Ancora su immigrazione e criminalità, qualche tempo fa ho sfogliato una serie di quotidiani argentini della fine degli anni venti. Le pagine di cronaca nera erano piene di notizie sugli italiani: omicidi, regolamenti di conti, rapine, stupri, risse, e così via. Ora, le cose sono due: o siamo diventati bravi cittadini d’un colpo, oppure è la situazione di migrante e di clandestino che è a rischio e genera la criminalità (c’è anche una terza ipotesi, abbastanza plausibile: che i giornali argentini dell’epoca si comportino come quelli italiani dei nostri giorni, ovvero creino lo stereotipo dell’immigrato criminale per sfruttare il luogo comune e vendere ai bravi cittadini quell’aria fritta di cui hanno bisogno per tirare avanti).

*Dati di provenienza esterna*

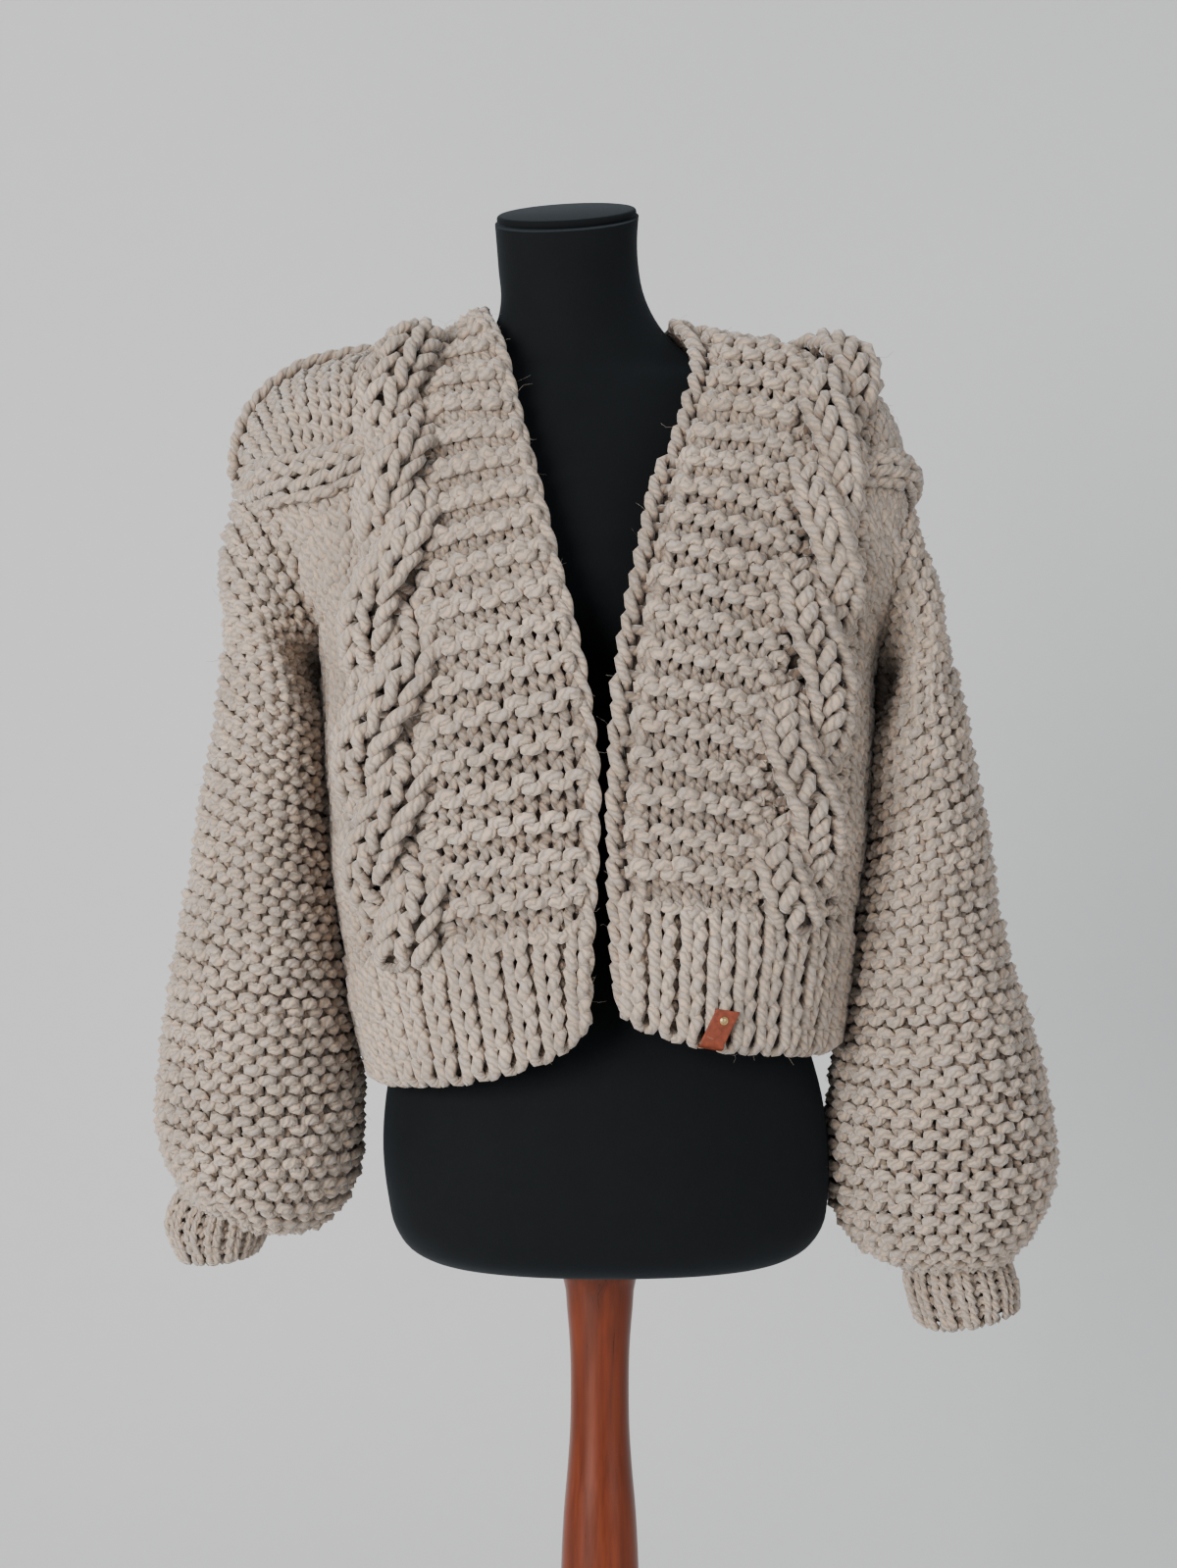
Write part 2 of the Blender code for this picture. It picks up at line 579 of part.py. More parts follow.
def form_section(ring):
    """A level's outline, squarer than an ellipse, with its own depth in front and behind."""
    turn = np.linspace(0.0, 2.0 * math.pi, FORM_SIDES, endpoint=False)
    power = 2.0 / ring.squareness
    across = np.sign(np.cos(turn)) * np.abs(np.cos(turn)) ** power
    deep = np.sign(np.sin(turn)) * np.abs(np.sin(turn)) ** power
    offset = ring.half_width * across
    y = np.where(deep < 0, ring.front, ring.back) * deep
    z = ring.z + ring.dip * y + ring.dip * NECK_TILT_SIDE / FORM[-1].dip * offset
    return np.stack([ring.x + offset, y, z], axis=1)


def add_form(collection):
    mesh = bmesh.new()
    rings = [[mesh.verts.new(co) for co in form_section(ring)] for ring in FORM]
    for lower, upper in zip(rings[:-1], rings[1:]):
        for j in range(FORM_SIDES):
            k = (j + 1) % FORM_SIDES
            mesh.faces.new([lower[j], lower[k], upper[k], upper[j]])
    mesh.faces.new(rings[0][::-1])
    mesh.faces.new(rings[-1])
    made = bpy.data.meshes.new("form_torso")
    mesh.to_mesh(made)
    mesh.free()
    shade_round(made)
    add_object("form_torso", made, "jersey", collection)


def add_neck_cap(collection):
    rim = form_section(FORM[-1])
    quarter = FORM_SIDES // 4
    right_to_left = Vector(rim[0] - rim[2 * quarter])
    front_to_back = Vector(rim[quarter] - rim[3 * quarter])
    normal = right_to_left.cross(front_to_back).normalized()
    side = right_to_left.normalized()
    centre = Vector(rim.mean(axis=0)) + normal * (CAP_THICKNESS / 2 + SEAM_GAP)
    cap = cylinder_object(
        "neck_cap", CAP_WIDTH / 2, CAP_THICKNESS, FORM_SIDES, "jersey", collection, CAP_DEPTH / CAP_WIDTH
    )
    axes = Matrix((side, normal.cross(side), normal)).transposed()
    cap.matrix_world = Matrix.Translation(centre) @ axes.to_4x4()
    round_edges(cap, CAP_THICKNESS * 0.4, segments=3)


def turned_object(name, profile, sides, finish, collection):
    """A solid of revolution. The profile runs from the top of the axis down to its foot."""
    made = bpy.data.meshes.new(name)
    profile = [(0.0, profile[0][1]), *profile, (0.0, profile[-1][1])]
    points = [(radius, 0.0, height) for radius, height in profile]
    made.from_pydata(points, [(i, i + 1) for i in range(len(points) - 1)], [])
    obj = add_object(name, made, finish, collection)
    screw = obj.modifiers.new("turned", "SCREW")
    screw.steps = screw.render_steps = sides
    screw.use_merge_vertices = True
    screw.merge_threshold = 0.00001
    screw.use_smooth_shade = True
    return obj


def add_stand(collection):
    pole = [(ring.radius, ring.z) for ring in POLE]
    turned_object("stand_pole", pole, POLE_SIDES, "varnished_wood", collection)
    turned_object("stand_base", base_profile(), BASE_SIDES, "varnished_wood", collection)


def base_profile():
    """A flat disc whose upper edge is a quarter round below a shallow slope."""
    turn = np.linspace(math.pi / 2, 0.0, BASE_EDGE_STEPS + 1)
    inner = BASE_RADIUS - BASE_EDGE
    rim_top = BASE_HEIGHT - BASE_SLOPE - BASE_EDGE
    rim = [(inner + BASE_EDGE * math.cos(a), rim_top + BASE_EDGE * math.sin(a)) for a in turn]
    return [(BASE_FLAT, BASE_HEIGHT), *rim, (BASE_RADIUS - BASE_FOOT, 0.0)]


def main():
    clear_scene()
    collection = bpy.data.collections.new(COLLECTION_NAME)
    bpy.context.scene.collection.children.link(collection)
    points, normals = garment_surfaces()
    add_body_panels(points, normals, collection)
    add_sleeves(points, normals, collection)
    add_label(points, normals, collection)
    add_form(collection)
    add_neck_cap(collection)
    add_stand(collection)


main()
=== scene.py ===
"""Looks of a chunky knit cardigan on a dress form: every strand of its yarn, the form and the stand."""

import math
from collections import namedtuple

import bmesh
import bpy
import numpy as np
from bpy.props import FloatProperty, FloatVectorProperty, IntProperty, PointerProperty
from mathutils import Matrix, Vector


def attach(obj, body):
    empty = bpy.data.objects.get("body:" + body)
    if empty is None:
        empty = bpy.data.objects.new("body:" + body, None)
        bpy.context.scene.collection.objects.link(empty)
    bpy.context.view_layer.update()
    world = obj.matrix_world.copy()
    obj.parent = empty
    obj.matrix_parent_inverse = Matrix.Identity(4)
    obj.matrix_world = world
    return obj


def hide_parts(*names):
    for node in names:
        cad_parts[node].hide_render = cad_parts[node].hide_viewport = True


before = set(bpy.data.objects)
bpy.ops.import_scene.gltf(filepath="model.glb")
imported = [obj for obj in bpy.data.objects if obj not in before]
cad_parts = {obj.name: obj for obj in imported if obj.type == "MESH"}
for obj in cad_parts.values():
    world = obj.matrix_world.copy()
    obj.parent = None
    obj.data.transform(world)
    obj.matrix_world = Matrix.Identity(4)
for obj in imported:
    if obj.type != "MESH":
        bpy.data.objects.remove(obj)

bl_info = {
    "name": "Knit cardigan on a dress form",
    "version": (1, 0, 0),
    "blender": (4, 5, 0),
    "location": "View3D > Sidebar > Cardigan",
    "description": "Builds the cardigan's knit, the dress form, its stand and a plain studio",
    "category": "Object",
}

BODY = "root"

# ---- shape of the cloth, as the solids have it, in metres -------------------------------------

FRONT_COLUMNS = 48  # facets from a front edge to the side seam
NECK_COLUMNS = 16  # facets along the back neck
NECK_CURVE = 0.7  # below 1, the back neck is flatter in its middle
ROWS_PER_LEVEL = 6  # rows of facets from one level of a table to the next
SLEEVE_ROWS_PER_RING = 4
ROW_STEPS = 240  # points of a row before it is spaced evenly
NECK_RISE_SHARE = 0.30  # the share of a row that climbs towards the neck


def table(row, *rows):
    """A table's rows, with the names of their values."""
    return tuple(row(*values) for values in rows)


# The front panels, a row for each level from the hem to the shoulder seam. "side" is a point of the
# side seam, or of the armhole above the underarm, and "edge" one of the open front edge. "bow" says
# how squarely the row turns the corner of the body, and "fall" how late its height drops or climbs
# to the side's. "rise" lifts the neck end of the row.
FrontLevel = namedtuple("FrontLevel", "side_x side_y side_z edge_x edge_y edge_z bow fall rise")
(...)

Da quanto detto si può sommariamente intuire che la criminalità è strutturale alle società capitaliste: queste generano ineguaglianza e quindi criminalità; posto fuori dai codici e e dai territori, il migrante diventa manodopera a basso costo per le imprese legali e per quelle criminali. Intanto i giornali creano allarme e i politici fanno i loro appelli sulla legalità per guadagnare consenso. Quanto ai reati, è noto che sono solo quelli commessi dai pesci piccoli ad essere perseguiti. Il migrante ruba la frutta e finisce in galera. Il banchiere ruba le case di chi non riesce a pagare il mutuo e lo chiamano persona dabbene. Così va il migliore dei mondi possibili, in cui i rom – che non sono né rumeni né italiani né francesi, ma sono dei veri europei – sono perseguitati perché non si fanno mettere il giogo del lavoro e della casa. Se si facessero sfruttare in un mcdonald e pagassero affitti da 700 euro per un monolocale, come i bravi cittadini italiani, allora sì che avrebbero diritto a vivere in Italia.